Another at romseyaustralia.com is very informative but having got your answer you consult a table to discover the likely outcome for your fingers and toes which is not quite as intuitive as the graphic. It was at this site that I learnt …
Twelve volunteers (six men and six women) participated in the clinical trials. These consisted in four walks, at 4.8 km/h, on a treadmill in a refrigerated wind tunnel at the Defence and Civil Institute of Environmental Medicine in Toronto, Canada: one walk at each of -10, 0 and +10 deg C, plus a “wet trial” at +10 deg C during which participants received, every 15 seconds, a light one-second splash of water in their faces. During each 90-minute walk, the volunteers were walking while facing a wind of 2 metres per second (m/s) for 30 minutes, followed by 30 minutes at 5 m/s, and 30 minutes at 8 m/s (or about 4, 10 and 16 mph, respectively). Sensors were fixed to participants’ forehead, cheeks, chin and nose, as well as to the inside of one cheek, to measure skin temperature and heat loss. The results from these trials were used to determine the various thresholds for frostbite, as seen on the new wind chill chart.
The new wind chill equation is now in use in both Canada and the United States. Therefore, there is now a consistent wind chill formula across North America.
Where would we be without volunteers?
Should you distrust the calculator and prefer to compute your own here’s the formula …
Twind_chill = 13.12 + 0.6215*T – 11.37*(v0.16) + 0.3965*T*(v0.16)

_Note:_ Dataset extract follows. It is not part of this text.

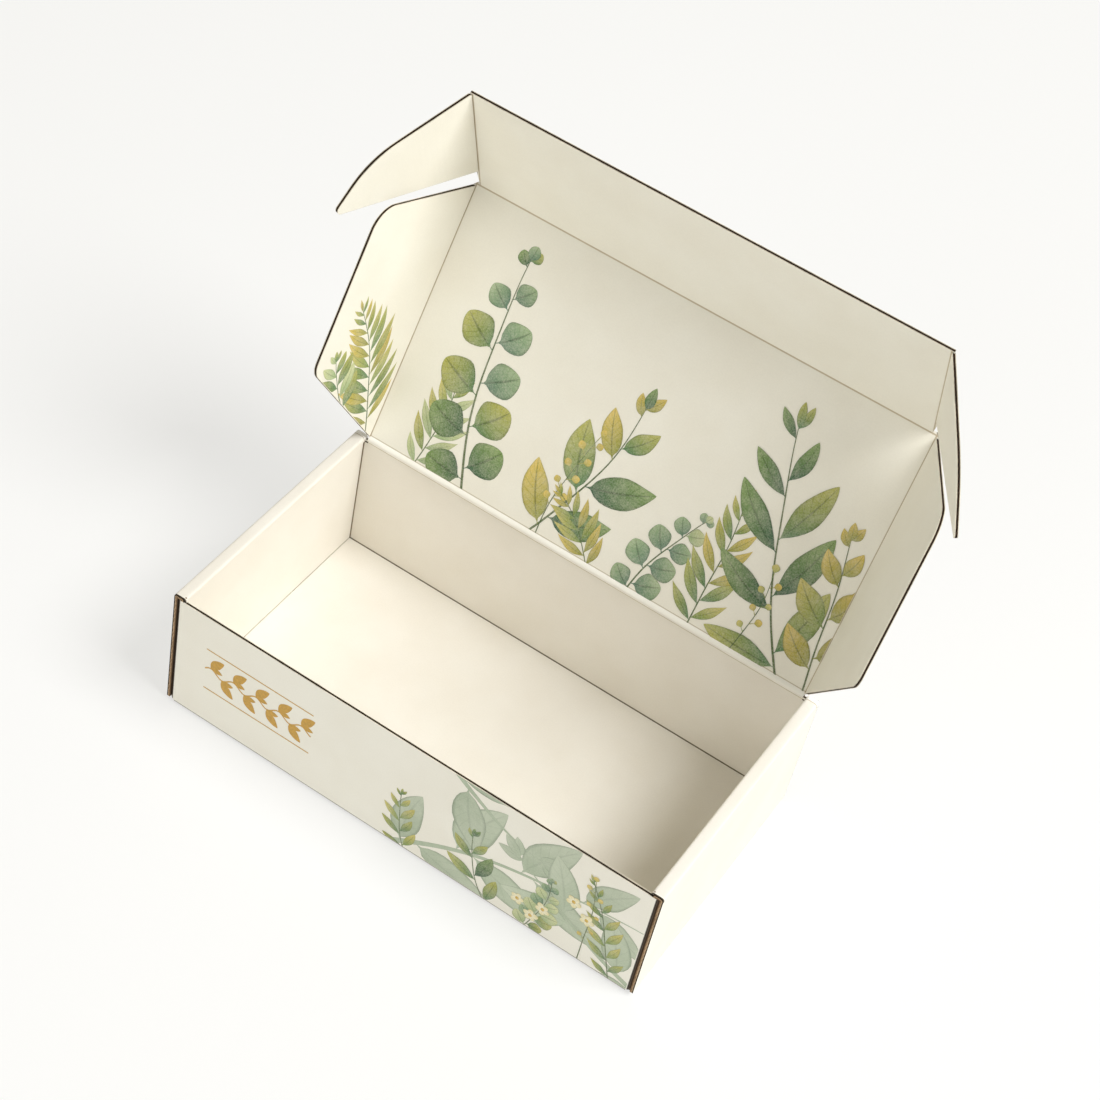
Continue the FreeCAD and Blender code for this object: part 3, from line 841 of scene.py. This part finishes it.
def twig_line(layers, root, heading, length, curve, first, last, ink=STEM_INK):
    """Paints a stem, and finds the place and the heading at given shares of its length."""
    heading, curve = math.radians(heading), math.radians(curve)
    share, line, angle = stem_line(np.array(root) * MM, heading, length * MM, curve)
    wide = np.linspace(first, last, len(line)) * MM
    layers["parts"].append(brush_line(line, angle, wide, ink, layers["top"]))

    def found(places):
        spots = np.stack([np.interp(places, share, column) for column in line.T], 1)
        return spots, np.interp(places, share, angle)

    return found


def lay_leaves(layers, base, heading, length, width, bend, form, inks, veins=1.0, first=1):
    """Lays leaves on top of what is there, each one step above the one before."""
    levels = layers["top"] + layers["step"] * (first + np.arange(len(base)))
    layers["parts"].append(leaf_shapes(base, heading, length, width, bend, form, inks, levels, veins))
    layers["top"] = levels[-1] + layers["step"]


def spray(layers, rng, root, heading, length, curve, pairs, leaf, form, names,
          splay=0.95, stem=0.9, bare=0.12, twig=STEM_INK):
    """A stem with leaves in pairs that shrink towards its end, and one at its tip."""
    found = twig_line(layers, root, heading, length, curve, stem, 0.35, twig)
    places = np.repeat(np.linspace(bare, 0.97, pairs), 2)
    side = np.tile([1.0, -1.0], pairs)
    places = np.clip(places + 0.25 / pairs * (side < 0) + rng.uniform(-0.01, 0.01, len(side)), 0, 1)
    places, side = np.append(places, 1.0), np.append(side, 0.0)
    count = len(side)
    base, along = found(places)
    open_out = splay * (1.1 - 0.4 * places) + rng.uniform(-0.08, 0.08, count)
    grown = (0.62 + 0.5 * np.sin(np.pi * np.clip(places * 0.9 + 0.12, 0, 1))) * (1 - 0.45 * places ** 3)
    grown = grown * rng.uniform(0.9, 1.1, count) * MM
    bend = -side * 0.3 + rng.uniform(-0.15, 0.15, count)
    lay_leaves(layers, base, along + side * open_out, leaf[0] * grown, leaf[1] * grown, bend, form,
               ink_pairs(names, count, rng))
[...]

If you were surprised to discover that Australia has ski resorts you probably won’t be surprised to discover that my fingers and toes were in no danger whatever. At -2° C. the wind would be uprooting trees before it caused sufficient chilling to freeze my extremities. Hypothermia, though, is another issue.
Whilst waiting for the fog to lift and the frost to dissipate, a little inspiration …

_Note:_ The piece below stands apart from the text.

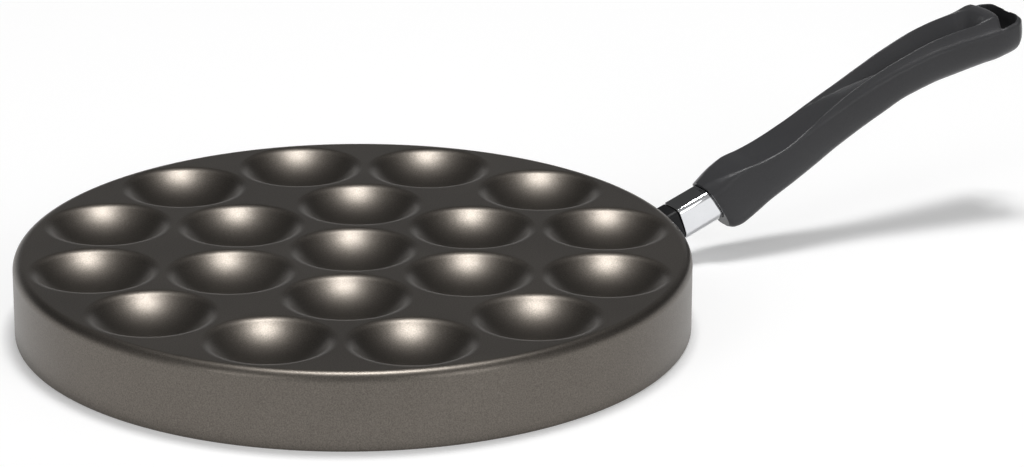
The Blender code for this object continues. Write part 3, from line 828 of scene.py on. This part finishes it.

Training is of benefit because of the response it engenders. Exercise at a greater intensity than the body is used to (overload) will produce some minor muscular mayhem that will be followed by repair and restoration (adaptation) leading to a greater capacity for future exercise (increased fitness).
There is considerable science to support all this for which we are indebted to an unbelievably large number of athletes who are prepared to exercise to exhaustion while breathing through masks and surrendering muscle biopsies at intervals.

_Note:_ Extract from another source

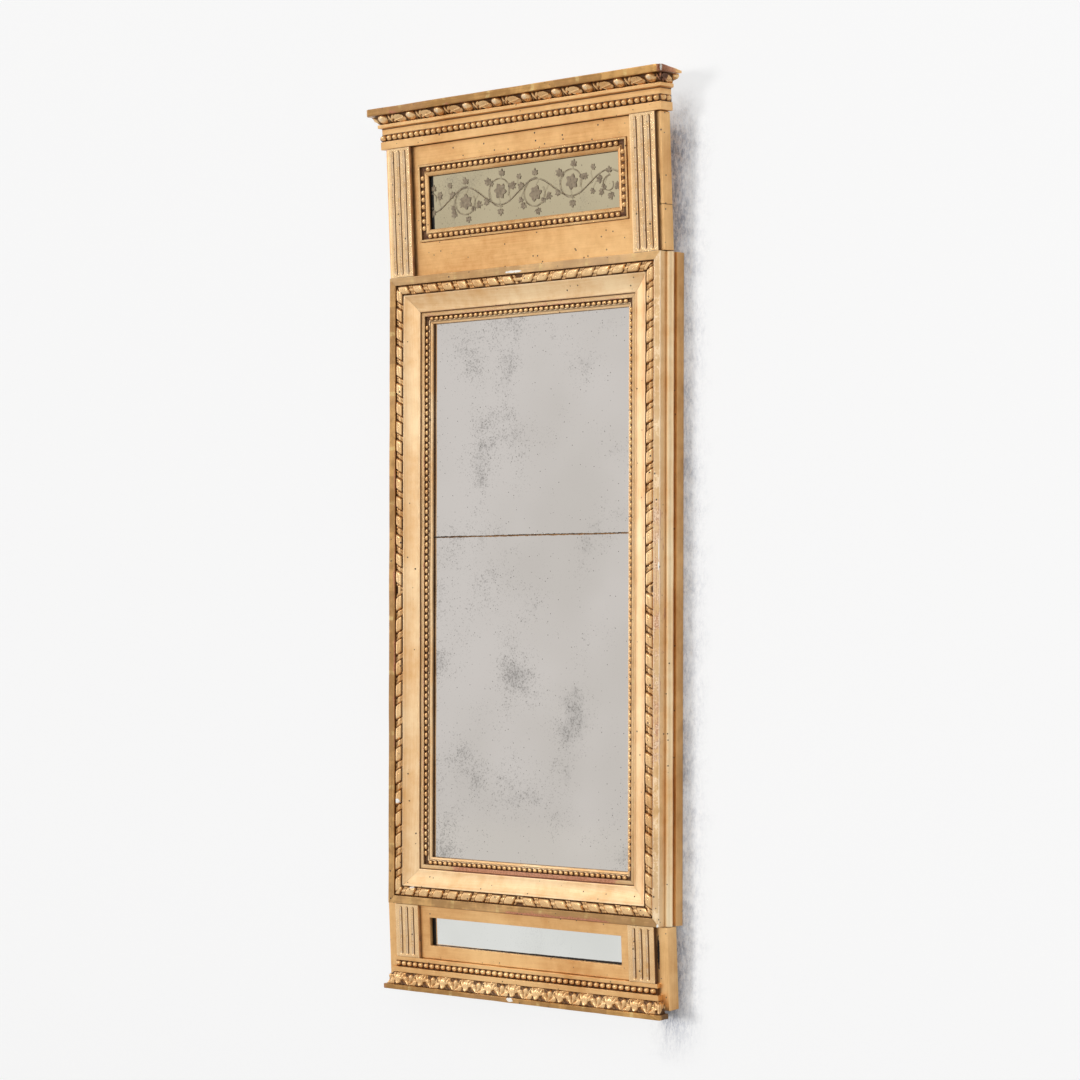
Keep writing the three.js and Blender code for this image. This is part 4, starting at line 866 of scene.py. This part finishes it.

Not everyone responds to the same extent or in the same way to training and there are way too many variables to formulate a precise prescription for the best of all training plans. The gap between Sports Science and Sports Coaching is the realm of Art.
I think it’s a very reasonable assumption that more is better, until more is too much. You’ll know where the boundary is after you cross it.
Endurance events are completed (by and large) at a rate at which oxygen supply keeps pace with fuel consumption except perhaps for the last hundred meters or so. In order to improve that pace it has been the practice of many athletes to train at the very boundary of aerobic/anaerobic metabolism. A growing body of coaches believe that this is too high a risk for the rewards it brings. The same risks are there for the enthusiast but the rewards don’t include gold medals.
The currently fashionable answer is polarised training. It’s a combination of a lot of Long Slow Distance with a little very high intensity mixed in. The middle intensity around the lactate threshold is avoided.
The suggested mix is 80% LSD and 20% high intensity. The true believer measures this out with a stopwatch and a power meter. The less obsessed can simply burn a match on a hill or two or try for a personal best on the next Strava segment on their morning ride.